The following constitutes the Schedule 13D (as previously amended, the Schedule 13D or the
Statement) filed by the undersigned.
This Amendment No. 2 to Schedule 13D (this Amendment) relates to shares of Class A
common stock, par value $0.001 per share (the Class A Common Stock), of Construction Partners, Inc. (the Issuer). This Amendment amends the Schedule 13D previously filed with the Securities and Exchange Commission (the
SEC) by Ned N. Fleming, IV and the Ned N. Fleming, IV 2013 Trust (the Trust and together with Mr. Fleming, the Reporting Persons) by furnishing the information set forth below. Except as otherwise specified
in this Amendment, all previous Items are unchanged. Capitalized terms used herein which are not defined herein have the meanings given to them in the Schedule 13D previously filed with the SEC.

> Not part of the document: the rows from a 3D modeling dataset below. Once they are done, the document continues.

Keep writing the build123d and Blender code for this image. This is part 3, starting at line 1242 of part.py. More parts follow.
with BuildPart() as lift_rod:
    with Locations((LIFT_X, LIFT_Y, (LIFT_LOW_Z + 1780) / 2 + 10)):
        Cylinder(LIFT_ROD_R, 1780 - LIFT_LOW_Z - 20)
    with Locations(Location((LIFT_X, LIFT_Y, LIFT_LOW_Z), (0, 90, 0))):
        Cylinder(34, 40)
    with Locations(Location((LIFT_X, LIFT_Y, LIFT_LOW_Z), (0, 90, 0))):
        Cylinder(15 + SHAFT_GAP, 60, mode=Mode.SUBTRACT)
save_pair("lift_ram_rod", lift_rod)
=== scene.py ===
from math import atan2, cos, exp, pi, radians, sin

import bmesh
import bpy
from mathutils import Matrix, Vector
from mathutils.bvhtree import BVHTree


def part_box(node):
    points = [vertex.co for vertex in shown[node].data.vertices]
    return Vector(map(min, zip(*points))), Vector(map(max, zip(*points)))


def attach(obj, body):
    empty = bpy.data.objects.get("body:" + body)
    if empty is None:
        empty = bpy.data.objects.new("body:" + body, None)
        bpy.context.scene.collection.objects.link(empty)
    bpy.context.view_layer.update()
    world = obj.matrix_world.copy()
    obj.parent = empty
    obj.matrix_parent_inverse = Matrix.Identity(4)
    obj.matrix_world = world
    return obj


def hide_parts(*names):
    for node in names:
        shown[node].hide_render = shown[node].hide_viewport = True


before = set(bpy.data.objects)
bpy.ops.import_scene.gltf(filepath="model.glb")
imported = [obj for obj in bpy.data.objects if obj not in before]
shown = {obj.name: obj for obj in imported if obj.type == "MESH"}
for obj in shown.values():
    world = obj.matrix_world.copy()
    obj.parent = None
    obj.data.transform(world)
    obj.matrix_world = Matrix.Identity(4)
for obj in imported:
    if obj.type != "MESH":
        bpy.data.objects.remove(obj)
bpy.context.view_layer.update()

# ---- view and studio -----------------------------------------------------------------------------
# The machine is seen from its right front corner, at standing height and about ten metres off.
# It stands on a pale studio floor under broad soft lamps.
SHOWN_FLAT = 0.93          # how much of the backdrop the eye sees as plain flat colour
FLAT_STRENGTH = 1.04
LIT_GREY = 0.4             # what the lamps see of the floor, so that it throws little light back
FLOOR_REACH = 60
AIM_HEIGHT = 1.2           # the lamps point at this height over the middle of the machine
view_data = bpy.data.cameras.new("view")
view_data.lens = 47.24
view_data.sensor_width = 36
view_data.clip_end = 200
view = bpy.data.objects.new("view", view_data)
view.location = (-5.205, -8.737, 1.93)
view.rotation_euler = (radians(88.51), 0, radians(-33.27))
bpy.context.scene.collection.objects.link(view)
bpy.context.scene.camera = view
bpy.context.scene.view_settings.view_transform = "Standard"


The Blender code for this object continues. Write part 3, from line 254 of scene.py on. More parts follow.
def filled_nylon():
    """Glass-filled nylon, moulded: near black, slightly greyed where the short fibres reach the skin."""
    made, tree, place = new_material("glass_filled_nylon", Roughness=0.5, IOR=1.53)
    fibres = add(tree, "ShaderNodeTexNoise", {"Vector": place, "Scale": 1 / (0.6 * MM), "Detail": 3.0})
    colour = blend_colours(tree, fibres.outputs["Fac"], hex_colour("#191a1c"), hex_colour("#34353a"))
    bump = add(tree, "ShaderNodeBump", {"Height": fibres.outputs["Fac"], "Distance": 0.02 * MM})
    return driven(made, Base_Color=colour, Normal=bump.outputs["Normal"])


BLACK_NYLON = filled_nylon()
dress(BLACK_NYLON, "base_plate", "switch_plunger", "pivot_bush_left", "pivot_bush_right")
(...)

Item 3. Source and Amount of Funds or other Consideration
Item 3 is hereby amended and supplemented as follows:
On
October 3, 2024, Mr. Fleming surrendered 383 shares of Class A Common Stock to the Issuer to satisfy tax withholding obligations upon vesting of restricted shares of Class A Common Stock previously granted under the Plan.
On October 20, 2024, Mr. Fleming received a grant of (i) 10,000 restricted shares of Class A Common Stock pursuant to the Plan (the
Class A Market-Based Shares) and (ii) 11,000 restricted shares of Class B Common Stock (the Class B Market-Based Shares and together with the Class A Market-Based Shares, the Market-Based
Shares) pursuant to the Construction Partners Inc. 2024 Restricted Stock Plan (the 2024 Plan). The Market-Based Shares will vest on the later of (i) the closing of the Issuers acquisition of Asphalt Inc., LLC (doing
business as Lone Star Paving, Lone Star) pursuant to that certain Unit Purchase Agreement, dated October 20, 2024, by and among the Issuer, Lone Star, the individual sellers listed on the signature pages thereto and John J. Wheeler,
in his capacity as the sellers representative thereunder (the Acquisition), and (ii) the first date, if any, that the closing price of the Class A Common Stock on The Nasdaq Global Select Market (Nasdaq)

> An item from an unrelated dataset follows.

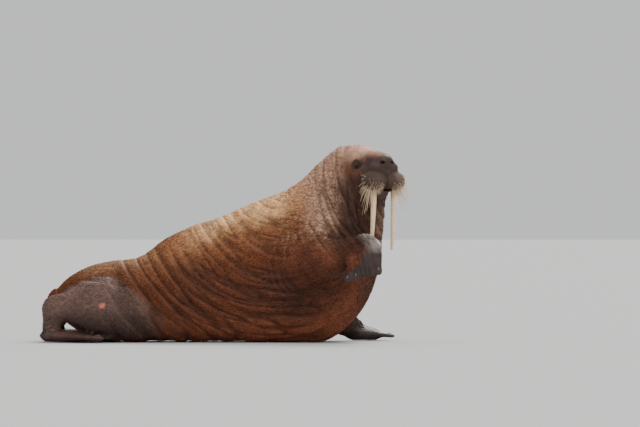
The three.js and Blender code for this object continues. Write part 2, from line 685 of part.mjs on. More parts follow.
/** One whisker: a thin spine of few sides that bends down and narrows to its tip. */
function makeBristle(root, out, length, droop) {
  const { rootRadius, tipRadius, sides, sunk } = BRISTLE;
  const points = [];
  const triangles = [];
  const bends = [-sunk / length, 0.45, 1];
  const side = unit(cross(out, [0.1, 0.2, 1]));
  const over = cross(side, out);
  bends.forEach((t, i) => {
    const middle = add(add(root, scale(out, t * length)), [0, 0, -droop * length * Math.max(t, 0) ** 2]);
    const radius = i === bends.length - 1 ? tipRadius : mix(rootRadius, tipRadius, Math.max(t, 0));
    for (let j = 0; j < sides; j += 1) {
      const turn = (2 * Math.PI * j) / sides;
      points.push(add(middle, add(scale(side, radius * Math.cos(turn)), scale(over, radius * Math.sin(turn)))));
    }
  });
  for (let i = 0; i < bends.length - 1; i += 1) {
    for (let j = 0; j < sides; j += 1) {
      const next = (j + 1) % sides;
      const a = i * sides + j;
      const b = i * sides + next;
      triangles.push(a, b, b + sides, a, b + sides, a + sides);
    }
  }
  const last = (bends.length - 1) * sides;
  for (let j = 1; j < sides - 1; j += 1) triangles.push(0, j + 1, j, last, last + j, last + j + 1);
  return toManifold({ points, triangles });
}

/** The point on the body's surface that a ray from inside the head reaches. */
function surfaceFrom(inside, direction) {
  let near = 0;
  let far = 260;
  for (let round = 0; round < 30; round += 1) {
    const middle = (near + far) / 2;
    if (bodyDistance(add(inside, scale(direction, middle))) < 0) near = middle;
    else far = middle;
  }
  return add(inside, scale(direction, near));
}

/** All the whiskers of one pad, in rows across its front: the longest droop from its lower outer corner. */
function bristlesOf(side) {
  const random = seededRandom(BRISTLE_SEED[side]);
  const { rows, perRow, rise, turn, scatter, length, droop } = BRISTLE;
  const angle = (range, t) => THREE.MathUtils.degToRad(mix(...range, t) + scatter * (random() - 0.5));
  const middle = fromHead([PAD_MIDDLE[0], side * PAD_MIDDLE[1], PAD_MIDDLE[2]]);
  const spines = [];
  for (let row = 0; row < rows; row += 1) {
    for (let k = 0; k < perRow; k += 1) {
      const up = angle(rise, (row + 0.5) / rows);
      const out = angle(turn, (k + 0.5 * (row % 2) + 0.25) / perRow);
      const local = [Math.cos(up) * Math.cos(out), side * Math.cos(up) * Math.sin(out), Math.sin(up)];
      const way = sub(fromHead(local), HEAD_ORIGIN);
      const low = smoothstep(0.1, 0.95, row / rows);
      const outer = smoothstep(0.35, 1, k / perRow);
      const share = clamp(0.15 + 0.55 * low + 0.5 * outer, 0, 1) * mix(0.72, 1, random());
      const ahead = unit(add(way, [0, 0, -0.35]));
      spines.push(makeBristle(surfaceFrom(middle, way), ahead, mix(...length, share), droop * (1 + share)));
    }
  }
  return spines;
}

const tuskHoles = [-1, 1].map((side) => makeTusk(side, GAP));
for (const side of [-1, 1]) {
  keep(atSide(side, 'tusk'), makeTusk(side, 0), 'ivory');
  keep(atSide(side, 'eye'), ball(eyeAt(side), EYE.radius, 12, 8), 'eye');
}

let head = carveFine(HEAD, HEAD_STEP, [JAW, PAD_RIGHT, PAD_LEFT, NOSE_BOX]);
for (const side of [-1, 1]) {
  const beside = surfaceFrom(fromHead([EAR.forward, 0, EAR.up]), scale(HEAD_LEFT, side));
  head = head.subtract(makePit(side, EYE_SOCKET)).add(ball(eyeAt(side), EYE.lid, 14, 10));
  head = head.subtract(lidOpening(side)).subtract(ball(eyeAt(side), EYE.radius + GAP, 12, 8));
  head = head.subtract(makePit(side, { at: [EAR.forward, side * toHead(beside)[1], EAR.up], radii: EAR.radii }));
}
for (const hole of tuskHoles) head = head.subtract(hole);
keep('head', largest(head.subtract(makePit(1, MOUTH))), 'face');

let nose = carveFine(NOSE_BOX, MUZZLE_STEP, [PAD_RIGHT, PAD_LEFT], [HEAD]);
for (const side of [-1, 1]) nose = nose.subtract(makePit(side, NOSTRIL));
keep('nose', largest(nose), 'face');
let jaw = carveFine(JAW, JAW_STEP, [], [HEAD]).subtract(makePit(1, MOUTH));
for (const hole of tuskHoles) jaw = jaw.subtract(hole);
keep('lower_jaw', largest(jaw), 'face');

for (const side of [-1, 1]) {
  const region = side < 0 ? PAD_RIGHT : PAD_LEFT;
  let pad = carveFine(region, MUZZLE_STEP, [JAW], [HEAD]).subtract(makePit(1, MOUTH));
  for (const spine of bristlesOf(side)) pad = pad.add(spine);
  pad = pad.subtract(orientedBox(JAW, GAP / 2)).subtract(tuskHoles[side < 0 ? 0 : 1]);
  keep(atSide(side, 'whisker_pad'), largest(pad), 'face');
}

// Limbs
/** A flipper with a small nail set back from the tip of each toe, on its upper face. */
function withNails(solid, flipper, upper) {
  let result = solid;
  for (const { b, a, rb } of flipper.digits) {
    const way = unit(sub(b, a));
    const at = add(b, scale(way, rb - NAIL.setBack));
    const middle = outOfFlipper(flipper, [at[0], at[1], upper * rb * flipper.thick]);
    const ahead = unit(add(scale(flipper.x, way[0]), scale(flipper.y, way[1])));
    const axes = [ahead, cross(flipper.z, ahead), flipper.z].map((axis) => new THREE.Vector3(...axis));
    const matrix = new THREE.Matrix4().makeBasis(...axes)
      .scale(new THREE.Vector3(NAIL.length / 2, NAIL.width / 2, NAIL.height / 2))
      .setPosition(...middle);
    result = result.add(geometryManifold(new THREE.SphereGeometry(1, 6, 4), matrix));
  }
  return largest(result);
}

keep('right_foreleg', carveFine(RIGHT_ARM_BOX, LIMB_STEP, [RIGHT_HAND_BOX]), 'hide');
const rightHand = carveFine(RIGHT_HAND_BOX, FLIPPER_STEP, [], [RIGHT_ARM_BOX]);
keep('right_foreflipper', withNails(rightHand, RIGHT_HAND, 1), 'flipper');
keep('left_foreleg', carveFine(LEFT_ARM_BOX, LIMB_STEP, [LEFT_HAND_BOX]), 'hide');
const leftHand = carveFine(LEFT_HAND_BOX, FLIPPER_STEP, [], [LEFT_ARM_BOX]);
keep('left_foreflipper', withNails(leftHand, LEFT_HAND, -1), 'flipper');
[-1, 1].forEach((side, n) => {
  keep(atSide(side, 'hind_leg'), carveFine(LEG_BOXES[n], LIMB_STEP, [FOOT_BOXES[n]]), 'hide');
  keep(atSide(side, 'hind_flipper'), withNails(carveFine(FOOT_BOXES[n], HIND_STEP), HIND_FEET[n], -1), 'flipper');
});
keep('tail', carveFine(TAIL_BOX, FLIPPER_STEP, [...FOOT_BOXES, ...LEG_BOXES]), 'hide');

/** A closed mesh without its crumbs: very short sides are drawn to a point and flat triangles are turned. */
function withoutCrumbs({ vertProperties, triVerts }) {
  const points = Array.from({ length: vertProperties.length / 3 }, (_, n) => [...vertProperties.slice(3 * n, 3 * n + 3)]);
  const faces = Array.from({ length: triVerts.length / 3 }, (_, n) => [...triVerts.slice(3 * n, 3 * n + 3)]);
  const around = points.map(() => new Set());
  faces.forEach((face, n) => face.forEach((v) => around[v].add(n)));
  const length = (a, b) => Math.hypot(...sub(points[a], points[b]));
  const normal = (face) => {
    const [a, b, c] = face.map((v) => points[v]);
    return cross(sub(b, a), sub(c, a));
  };
  const near = (v) => new Set([...around[v]].flatMap((n) => faces[n]).filter((w) => w !== v));
  const drop = (n) => {
    faces[n].forEach((v) => around[v].delete(n));
    faces[n] = null;
  };
  const draw = (from, to) => {
    const shared = [...near(from)].filter((v) => near(to).has(v));
    if (shared.length !== 2) return false;
    [...around[from]].filter((n) => faces[n].includes(to)).forEach(drop);
    for (const n of [...around[from]]) {
      faces[n] = faces[n].map((v) => (v === from ? to : v));
      around[to].add(n);
    }
    around[from].clear();
    return true;
  };
  const turn = (n) => {
    const sides = [0, 1, 2].map((k) => [faces[n][k], faces[n][(k + 1) % 3], faces[n][(k + 2) % 3]]);
    const [a, b, tip] = sides.sort((p, q) => length(q[0], q[1]) - length(p[0], p[1]))[0];
    const other = [...around[a]].find((m) => m !== n && faces[m].includes(b));
    const far = faces[other].find((v) => v !== a && v !== b);
    if (near(tip).has(far)) return false;
    drop(n);
    drop(other);
    faces[n] = [tip, a, far];
    faces[other] = [tip, far, b];
    [n, other].forEach((m) => faces[m].forEach((v) => around[v].add(m)));
    return true;
  };
  for (let round = 0; round < 12; round += 1) {
    let changed = false;
    faces.forEach((face, n) => {
      if (!faces[n]) return;
      const short = [0, 1, 2].find((k) => length(faces[n][k], faces[n][(k + 1) % 3]) < CRUMB);
      if (short !== undefined) changed = draw(faces[n][short], faces[n][(short + 1) % 3]) || changed;
      if (!faces[n]) return;
      const longest = Math.max(...[0, 1, 2].map((k) => length(faces[n][k], faces[n][(k + 1) % 3])));
      if (Math.hypot(...normal(faces[n])) / longest < CRUMB / 2) changed = turn(n) || changed;
    });
    if (!changed) break;
  }
  const kept = faces.filter(Boolean).flat();
  const order = new Map([...new Set(kept)].map((v, n) => [v, n]));
  return { positions: [...order.keys()].flatMap((v) => points[v]), index: kept.map((v) => order.get(v)) };
}

const group = new THREE.Group();
for (const [name, { solid, material }] of nodes) {
  const { positions, index } = withoutCrumbs(solid.getMesh());
  const geometry = new THREE.BufferGeometry();
  geometry.setAttribute('position', new THREE.Float32BufferAttribute(positions, 3));
  geometry.setIndex(index);
  geometry.computeVertexNormals();
  const node = new THREE.Mesh(geometry, new THREE.MeshStandardMaterial({ ...MATERIALS[material], metalness: 0 }));
  node.name = name;
  group.add(node);
}

// The origin is on the floor under the middle of the whole animal's box
const reach = new THREE.Box3().setFromObject(group, true);
group.position.set(-(reach.min.x + reach.max.x) / 2, -(reach.min.y + reach.max.y) / 2, -reach.min.z);

export default group;
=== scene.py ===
"""The looks of a life-size adult female walrus, hauled out with her head up and turned to her right.

Sizes are in millimetres in the animal's own modelled frame until a mesh is made: +X from tail to head,
+Y to her left, +Z up, with the floor at z = 0. Body.shift carries them over to the frame's origin.
"""

import logging
import math
from dataclasses import dataclass, field
from enum import Enum
from typing import Callable

import bpy
import numpy as np
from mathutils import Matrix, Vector


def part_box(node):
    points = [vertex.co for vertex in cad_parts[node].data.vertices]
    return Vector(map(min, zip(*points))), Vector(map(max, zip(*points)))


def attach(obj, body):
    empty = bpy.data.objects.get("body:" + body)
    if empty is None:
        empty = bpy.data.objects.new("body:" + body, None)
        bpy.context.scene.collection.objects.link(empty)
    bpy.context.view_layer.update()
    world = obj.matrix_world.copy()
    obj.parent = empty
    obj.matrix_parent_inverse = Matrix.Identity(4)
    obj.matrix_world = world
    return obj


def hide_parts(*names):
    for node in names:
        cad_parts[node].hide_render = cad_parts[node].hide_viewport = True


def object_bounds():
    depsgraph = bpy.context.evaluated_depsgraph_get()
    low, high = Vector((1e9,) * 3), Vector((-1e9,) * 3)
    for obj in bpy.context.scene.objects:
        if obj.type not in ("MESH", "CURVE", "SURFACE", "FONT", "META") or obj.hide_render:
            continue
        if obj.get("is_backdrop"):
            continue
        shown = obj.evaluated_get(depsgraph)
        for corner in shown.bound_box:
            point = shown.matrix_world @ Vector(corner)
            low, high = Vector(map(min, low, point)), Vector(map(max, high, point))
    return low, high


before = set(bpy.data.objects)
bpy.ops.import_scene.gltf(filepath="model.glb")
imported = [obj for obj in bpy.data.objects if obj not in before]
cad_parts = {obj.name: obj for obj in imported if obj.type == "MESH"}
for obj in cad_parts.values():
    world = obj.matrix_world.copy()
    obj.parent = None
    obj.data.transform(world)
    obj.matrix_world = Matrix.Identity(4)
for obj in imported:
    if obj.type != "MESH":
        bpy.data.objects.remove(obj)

LOG = logging.getLogger("walrus")
CAD_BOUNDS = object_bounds()
MM = 0.001
Triple = tuple[float, float, float]


# Small sums on rows of points


def unit(rows: np.ndarray) -> np.ndarray:
    """Rows scaled to length one."""
    return rows / np.maximum(np.linalg.norm(rows, axis=-1, keepdims=True), 1e-9)


def ramp(low: float, high: float, x: np.ndarray) -> np.ndarray:
    """A smooth step from 0 at low to 1 at high."""
    t = np.clip((x - low) / (high - low), 0.0, 1.0)
    return t * t * (3.0 - 2.0 * t)


def bump_at(x: np.ndarray, middle: float, half: float) -> np.ndarray:
    """A smooth hump of height 1 at middle that ends half a width to each side."""
    return ramp(0.0, 1.0, 1.0 - np.abs(x - middle) / half)


def blend(a: np.ndarray, b: np.ndarray, soft: float) -> np.ndarray:
    """The lesser of two distances, with the join between them rounded over a width."""
    h = np.maximum(soft - np.abs(a - b), 0.0) / soft
    return np.minimum(a, b) - h * h * soft * 0.25


def carve(a: np.ndarray, b: np.ndarray, soft: float) -> np.ndarray:
    """The first shape less the second, with a rounded edge."""
    return -blend(-a, b, soft)


def mix(a: np.ndarray, b: np.ndarray, t: np.ndarray) -> np.ndarray:
    """From a to b by a share for each row."""
    share = t[:, None] if np.ndim(t) == 1 else t
    return a + (b - a) * share


def hashed(cell: np.ndarray, seed: int) -> np.ndarray:
    """A repeatable number from 0 to 1 for each row of three whole numbers.

    Args:
        cell: whole numbers, one row of three for each place.
        seed: which stream of numbers.

    Returns:
        One number for each row.
    """
    c = cell.astype(np.int64)
    h = (c[..., 0] * 73856093) ^ (c[..., 1] * 19349663) ^ (c[..., 2] * 83492791) ^ (seed * 2654435761)
    h = (h ^ (h >> 13)) * 1274126177 & 0xFFFFFFFF
    h = (h ^ (h >> 16)) * 2246822519 & 0xFFFFFFFF
    return (h ^ (h >> 15)).astype(np.float64) / 4294967295.0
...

equals or exceeds $88.00 per share, provided that (x) such date occurs on or before the fourth (4th) anniversary of the grant date and (y) Mr. Fleming is employed by, or providing services to, the Issuer on the vesting date. The
information set forth in Item 4 of this Amendment is incorporated by reference in this Item 3.
Item 4. Purpose of Transaction
Item 4 is hereby amended and supplemented as follows:
The
information set forth in Item 3 of this Amendment is incorporated by reference in this Item 4.
On October 20, 2024, Mr. Fleming received a
grant of (i) 10,000 Class A Market-Based Shares and (ii) 11,000 Class B Market-Based Shares. The Market-Based Shares will vest on the later of (i) the closing of the Acquisition, and (ii) the first date, if any, that the closing
price of the Class A Common Stock on Nasdaq equals or exceeds $88.00 per share, provided that (x) such date occurs on or before the fourth (4th) anniversary of the grant date and (y) Mr. Fleming is employed by, or providing
services to, the Issuer on the vesting date.
Mr. Fleming received the Class A Market-Based Shares pursuant to the Plan and subject to the terms
and conditions of the restricted stock award agreement by and between the Issuer and Mr. Fleming, a form of which is attached hereto as Exhibit 99.7 and is incorporated by reference herein. Mr. Fleming received the Class B
Market-Based Shares pursuant to the 2024 Plan and subject to the terms and conditions of the restricted stock award agreement by and between the Issuer and Mr. Fleming, a form of which is attached hereto as Exhibit 99.8 and is incorporated by
reference herein.
Item 5. Interest in Securities of the Issuer
Item 5 is hereby amended and restated in its entirety as follows:
The information contained in rows 7, 8, 9, 10, 11, and 13 on each of the cover pages of this Schedule 13D and the information set forth or incorporated
in Items 2 and 4 of this Schedule 13D is incorporated by reference in its entirety in this Item 5.